Give all of the lines again, with nothing added or dropped.

## Input data
---------------

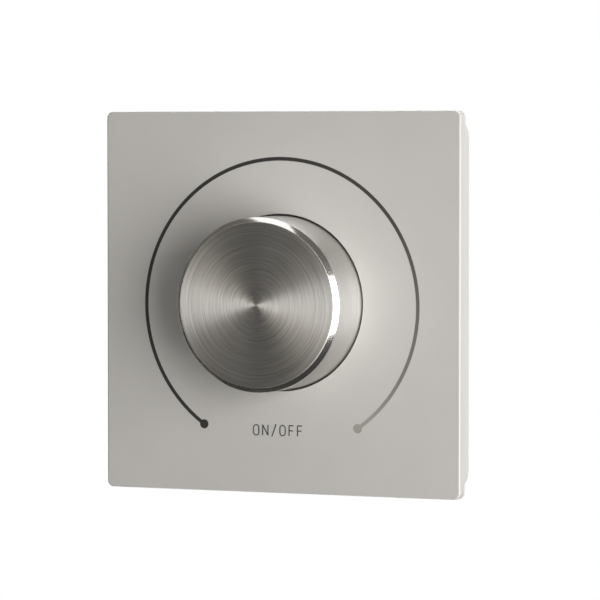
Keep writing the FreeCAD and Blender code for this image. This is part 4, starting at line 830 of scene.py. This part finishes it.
def floor_material():
    """A pale floor that looks almost white and still takes the part's shadow."""
    pale = Finish("pale_floor", roughness=0.8, Emission_Color=(1, 1, 1, 1))
    mottle = pale.noise(60 * MM)
    pale.colour(mottle, grey(238), grey(242))
    glow = pale.maths("MULTIPLY", seen_directly(pale.tree), FLOOR_GLOW)
    pale.link(glow, pale.shader.inputs["Emission Strength"])
    return pale.material


def studio_floor():
    """A plain pale floor well below the part, which hangs where a wall would carry it."""
    rim = arc_points((0, 0), FLOOR_REACH, 0, 2 * math.pi, FLOOR_STEPS)[:-1]
    stage_card("floor", [(x, y, FLOOR_LEVEL) for x, y in rim], floor_material())


def studio_world():
    """White behind the part, and an even dim fill on it."""
    world = bpy.data.worlds.new("studio")
    bpy.context.scene.world = world
    tree = node_group(world)
    tree.nodes.clear()
    output = tree.nodes.new("ShaderNodeOutputWorld")
    seen = tree.nodes.new("ShaderNodeBackground")
    seen.inputs["Color"].default_value = (1, 1, 1, 1)
    seen.inputs["Strength"].default_value = 1
    fill = tree.nodes.new("ShaderNodeBackground")
    fill.inputs["Color"].default_value = (*FILL_COLOUR, 1)
    fill.inputs["Strength"].default_value = WORLD_FILL
    mix = tree.nodes.new("ShaderNodeMixShader")
    tree.links.new(seen_directly(tree), mix.inputs["Fac"])
    tree.links.new(fill.outputs[0], mix.inputs[1])
    tree.links.new(seen.outputs[0], mix.inputs[2])
    tree.links.new(mix.outputs[0], output.inputs["Surface"])


def facing_card(name, direction, distance, width, height, brightness):
    """A card whose front looks at the part from the given direction."""
    towards = Vector(direction).normalized()
    across = towards.cross(Vector((0, 0, 1))).normalized() * width / 2
    up = across.cross(towards).normalized() * height / 2
    middle = towards * distance
    corners = [middle - across - up, middle + across - up,
               middle + across + up, middle - across + up]
    return stage_card(name, [tuple(corner) for corner in corners], card_material(name, brightness))


def studio_cards():
    """What only the metal sees: dim flags over, under and left of it, and three small cards."""
    far = FLAG_REACH
    gap = FLAG_GAP
    cards = []
    for name, level, brightness in (("flag_above", gap, 0.12), ("flag_below", -gap, 0.035)):
        corners = [(-far, -far, level), (far, -far, level), (far, far, level), (-far, far, level)]
        cards.append(stage_card(name, corners, card_material(name, brightness)))
    left = -1500 * MM
    near = -300 * MM
    corners = [(left, near, -gap), (left, far, -gap), (left, far, gap), (left, near, gap)]
    cards.append(stage_card("flag_left", corners, card_material("flag_left", 0.1)))
    cards.append(facing_card("card_low", direction=(0.30, -0.80, -0.50), distance=600 * MM,
                             width=340 * MM, height=400 * MM, brightness=1.9))
    cards.append(facing_card("card_high", direction=(0.28, -0.82, 0.48), distance=600 * MM,
                             width=220 * MM, height=200 * MM, brightness=1.1))
    cards.append(facing_card("card_under", direction=(-0.1, 0.5, -0.86), distance=300 * MM,
                             width=220 * MM, height=160 * MM, brightness=3.5))
    for card in cards:
        card.visible_camera = False
        card.visible_diffuse = False
        card.visible_shadow = False
        card.visible_transmission = False


def studio_lamps():
    """The main soft box at the right, small ones above and behind, and the bounce lamps."""
    soft_box("box_right", direction=(0.866, -0.5, -0.04), distance=750 * MM,
             width=700 * MM, height=680 * MM, strength=4.64, roll=8)
    soft_box("box_top", direction=(-0.17, -0.12, 0.97), distance=250 * MM,
             width=240 * MM, height=90 * MM, strength=1.25)
    soft_box("box_back", direction=(0.24, 0.33, 0.91), distance=300 * MM,
             width=200 * MM, height=200 * MM, strength=3.6)
    soft_box("box_rear", direction=(-0.5, 0.75, 0.43), distance=900 * MM,
             width=600 * MM, height=600 * MM, strength=3.6)
    bounce_lamp("bounce_above", place=(2 * MM, -22 * MM, 26 * MM),
                width=30 * MM, height=8 * MM, strength=0.45)
    bounce_lamp("bounce_beside", place=(27 * MM, -22 * MM, 3 * MM),
                width=8 * MM, height=30 * MM, strength=0.26)


def studio_camera():
    """The camera of the photograph's view."""
    back = Vector((math.sin(AZIMUTH) * math.cos(ELEVATION),
                   -math.cos(AZIMUTH) * math.cos(ELEVATION),
                   math.sin(ELEVATION)))
    data = bpy.data.cameras.new("camera")
    data.sensor_width = SENSOR_MM
    data.lens = FOCAL_PIXELS / IMAGE_PIXELS * SENSOR_MM
    data.clip_start = 50 * MM
    data.clip_end = 20000 * MM
    camera = bpy.data.objects.new("camera", data)
    bpy.context.scene.collection.objects.link(camera)
    look_at(camera, TARGET + back * DISTANCE, TARGET)
    bpy.context.scene.camera = camera


bpy.context.scene.view_settings.view_transform = "Standard"
finishes = materials_by_slot()
dress_nodes(finishes)
turned_knob()
scale_fill()
printed_words()
return_spring(finishes["spring_steel"])
studio_world()
studio_floor()
studio_cards()
studio_lamps()
studio_camera()
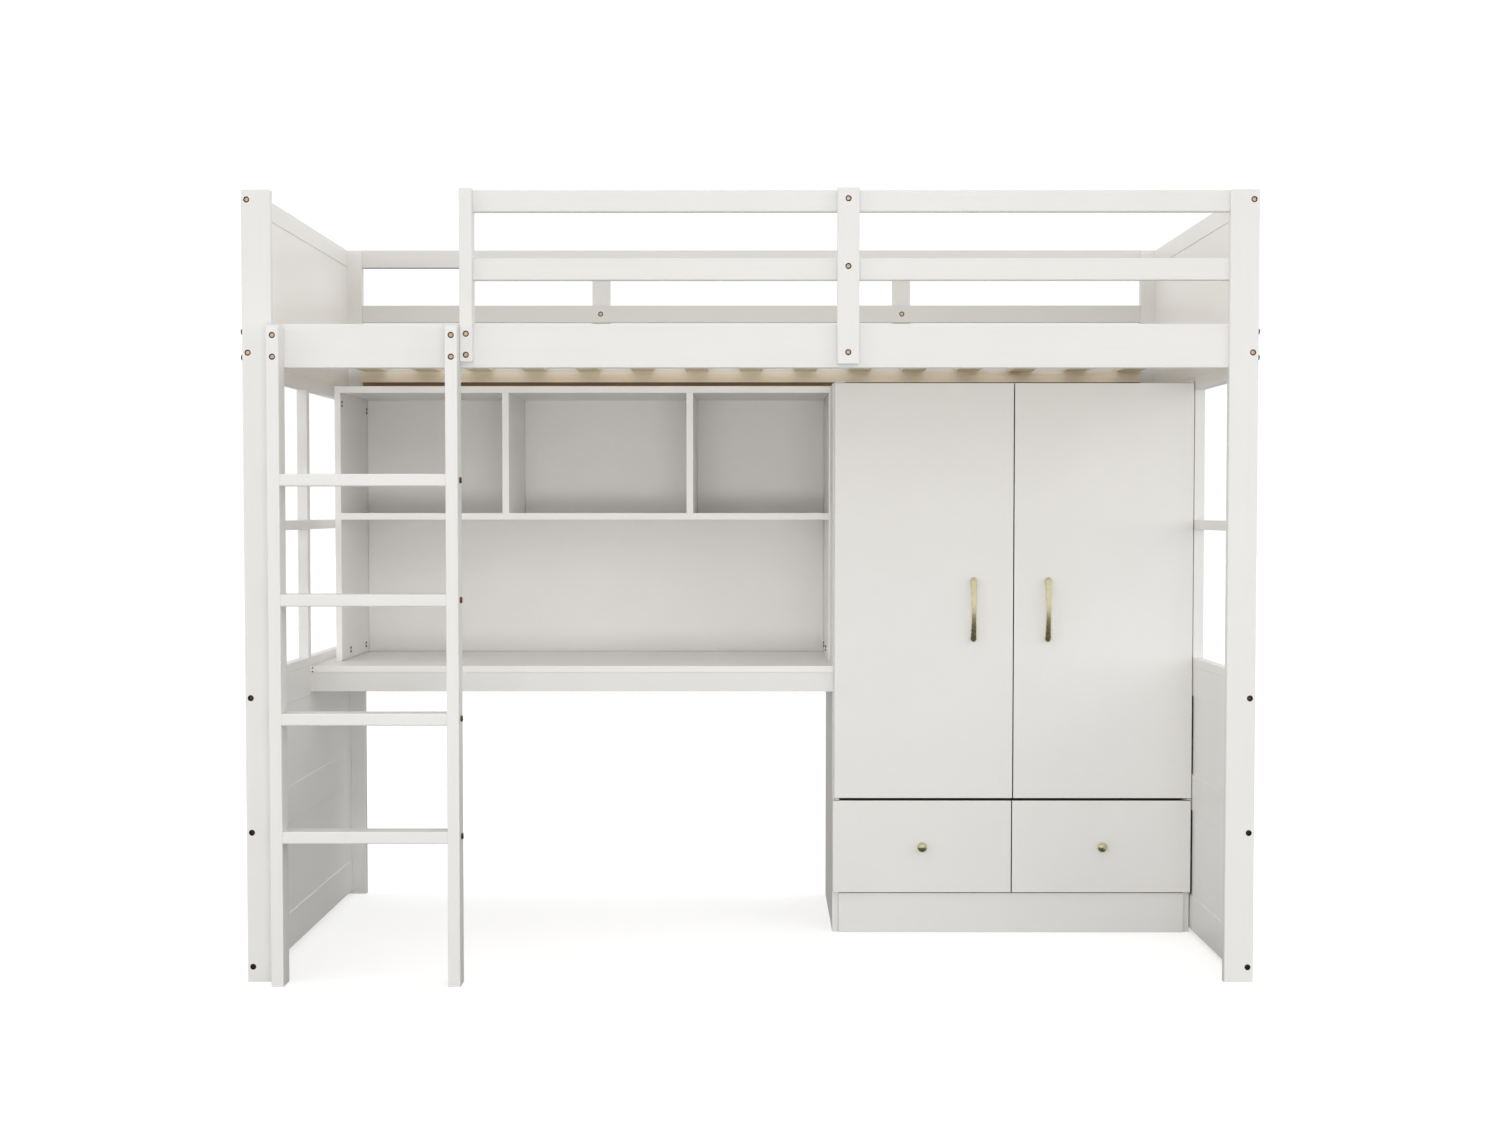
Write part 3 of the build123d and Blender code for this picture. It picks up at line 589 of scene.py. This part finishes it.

---------------

## Result below
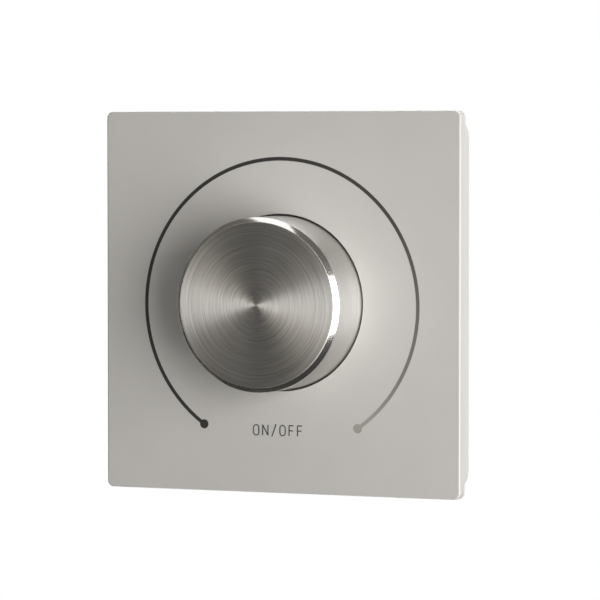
Keep writing the FreeCAD and Blender code for this image. This is part 4, starting at line 830 of scene.py. This part finishes it.
def floor_material():
    """A pale floor that looks almost white and still takes the part's shadow."""
    pale = Finish("pale_floor", roughness=0.8, Emission_Color=(1, 1, 1, 1))
    mottle = pale.noise(60 * MM)
    pale.colour(mottle, grey(238), grey(242))
    glow = pale.maths("MULTIPLY", seen_directly(pale.tree), FLOOR_GLOW)
    pale.link(glow, pale.shader.inputs["Emission Strength"])
    return pale.material


def studio_floor():
    """A plain pale floor well below the part, which hangs where a wall would carry it."""
    rim = arc_points((0, 0), FLOOR_REACH, 0, 2 * math.pi, FLOOR_STEPS)[:-1]
    stage_card("floor", [(x, y, FLOOR_LEVEL) for x, y in rim], floor_material())


def studio_world():
    """White behind the part, and an even dim fill on it."""
    world = bpy.data.worlds.new("studio")
    bpy.context.scene.world = world
    tree = node_group(world)
    tree.nodes.clear()
    output = tree.nodes.new("ShaderNodeOutputWorld")
    seen = tree.nodes.new("ShaderNodeBackground")
    seen.inputs["Color"].default_value = (1, 1, 1, 1)
    seen.inputs["Strength"].default_value = 1
    fill = tree.nodes.new("ShaderNodeBackground")
    fill.inputs["Color"].default_value = (*FILL_COLOUR, 1)
    fill.inputs["Strength"].default_value = WORLD_FILL
    mix = tree.nodes.new("ShaderNodeMixShader")
    tree.links.new(seen_directly(tree), mix.inputs["Fac"])
    tree.links.new(fill.outputs[0], mix.inputs[1])
    tree.links.new(seen.outputs[0], mix.inputs[2])
    tree.links.new(mix.outputs[0], output.inputs["Surface"])


def facing_card(name, direction, distance, width, height, brightness):
    """A card whose front looks at the part from the given direction."""
    towards = Vector(direction).normalized()
    across = towards.cross(Vector((0, 0, 1))).normalized() * width / 2
    up = across.cross(towards).normalized() * height / 2
    middle = towards * distance
    corners = [middle - across - up, middle + across - up,
               middle + across + up, middle - across + up]
    return stage_card(name, [tuple(corner) for corner in corners], card_material(name, brightness))


def studio_cards():
    """What only the metal sees: dim flags over, under and left of it, and three small cards."""
    far = FLAG_REACH
    gap = FLAG_GAP
    cards = []
    for name, level, brightness in (("flag_above", gap, 0.12), ("flag_below", -gap, 0.035)):
        corners = [(-far, -far, level), (far, -far, level), (far, far, level), (-far, far, level)]
        cards.append(stage_card(name, corners, card_material(name, brightness)))
    left = -1500 * MM
    near = -300 * MM
    corners = [(left, near, -gap), (left, far, -gap), (left, far, gap), (left, near, gap)]
    cards.append(stage_card("flag_left", corners, card_material("flag_left", 0.1)))
    cards.append(facing_card("card_low", direction=(0.30, -0.80, -0.50), distance=600 * MM,
                             width=340 * MM, height=400 * MM, brightness=1.9))
    cards.append(facing_card("card_high", direction=(0.28, -0.82, 0.48), distance=600 * MM,
                             width=220 * MM, height=200 * MM, brightness=1.1))
    cards.append(facing_card("card_under", direction=(-0.1, 0.5, -0.86), distance=300 * MM,
                             width=220 * MM, height=160 * MM, brightness=3.5))
    for card in cards:
        card.visible_camera = False
        card.visible_diffuse = False
        card.visible_shadow = False
        card.visible_transmission = False


def studio_lamps():
    """The main soft box at the right, small ones above and behind, and the bounce lamps."""
    soft_box("box_right", direction=(0.866, -0.5, -0.04), distance=750 * MM,
             width=700 * MM, height=680 * MM, strength=4.64, roll=8)
    soft_box("box_top", direction=(-0.17, -0.12, 0.97), distance=250 * MM,
             width=240 * MM, height=90 * MM, strength=1.25)
    soft_box("box_back", direction=(0.24, 0.33, 0.91), distance=300 * MM,
             width=200 * MM, height=200 * MM, strength=3.6)
    soft_box("box_rear", direction=(-0.5, 0.75, 0.43), distance=900 * MM,
             width=600 * MM, height=600 * MM, strength=3.6)
    bounce_lamp("bounce_above", place=(2 * MM, -22 * MM, 26 * MM),
                width=30 * MM, height=8 * MM, strength=0.45)
    bounce_lamp("bounce_beside", place=(27 * MM, -22 * MM, 3 * MM),
                width=8 * MM, height=30 * MM, strength=0.26)


def studio_camera():
    """The camera of the photograph's view."""
    back = Vector((math.sin(AZIMUTH) * math.cos(ELEVATION),
                   -math.cos(AZIMUTH) * math.cos(ELEVATION),
                   math.sin(ELEVATION)))
    data = bpy.data.cameras.new("camera")
    data.sensor_width = SENSOR_MM
    data.lens = FOCAL_PIXELS / IMAGE_PIXELS * SENSOR_MM
    data.clip_start = 50 * MM
    data.clip_end = 20000 * MM
    camera = bpy.data.objects.new("camera", data)
    bpy.context.scene.collection.objects.link(camera)
    look_at(camera, TARGET + back * DISTANCE, TARGET)
    bpy.context.scene.camera = camera


bpy.context.scene.view_settings.view_transform = "Standard"
finishes = materials_by_slot()
dress_nodes(finishes)
turned_knob()
scale_fill()
printed_words()
return_spring(finishes["spring_steel"])
studio_world()
studio_floor()
studio_cards()
studio_lamps()
studio_camera()
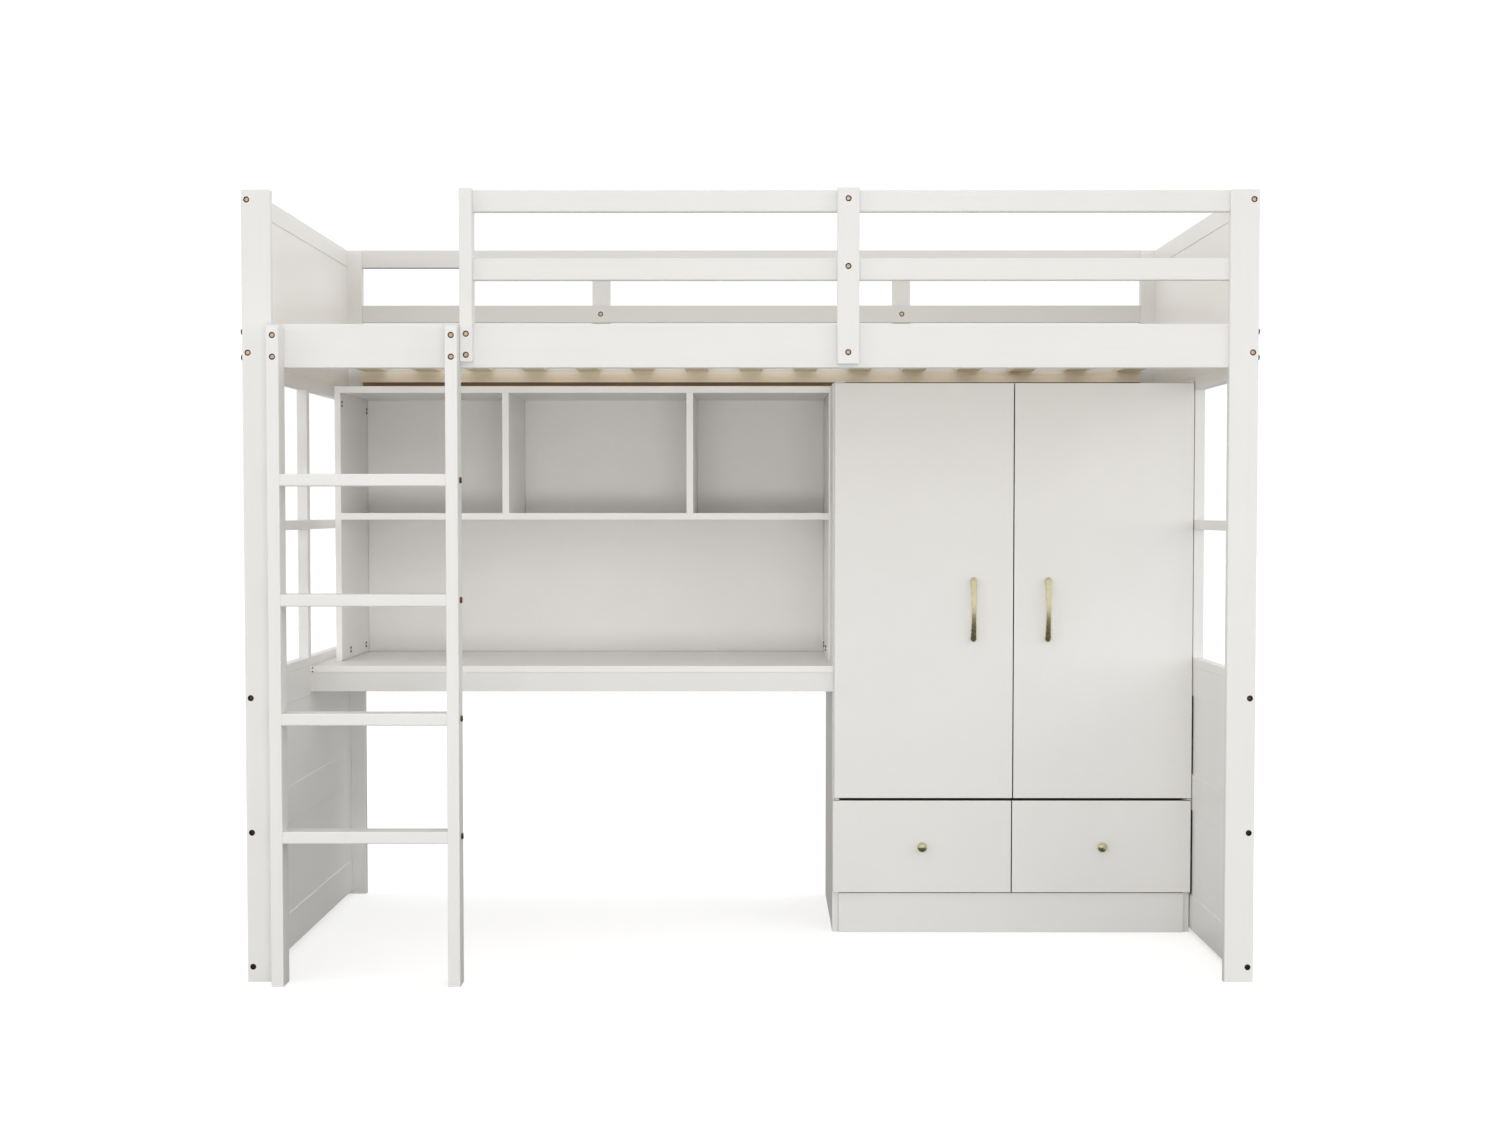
Write part 3 of the build123d and Blender code for this picture. It picks up at line 589 of scene.py. This part finishes it.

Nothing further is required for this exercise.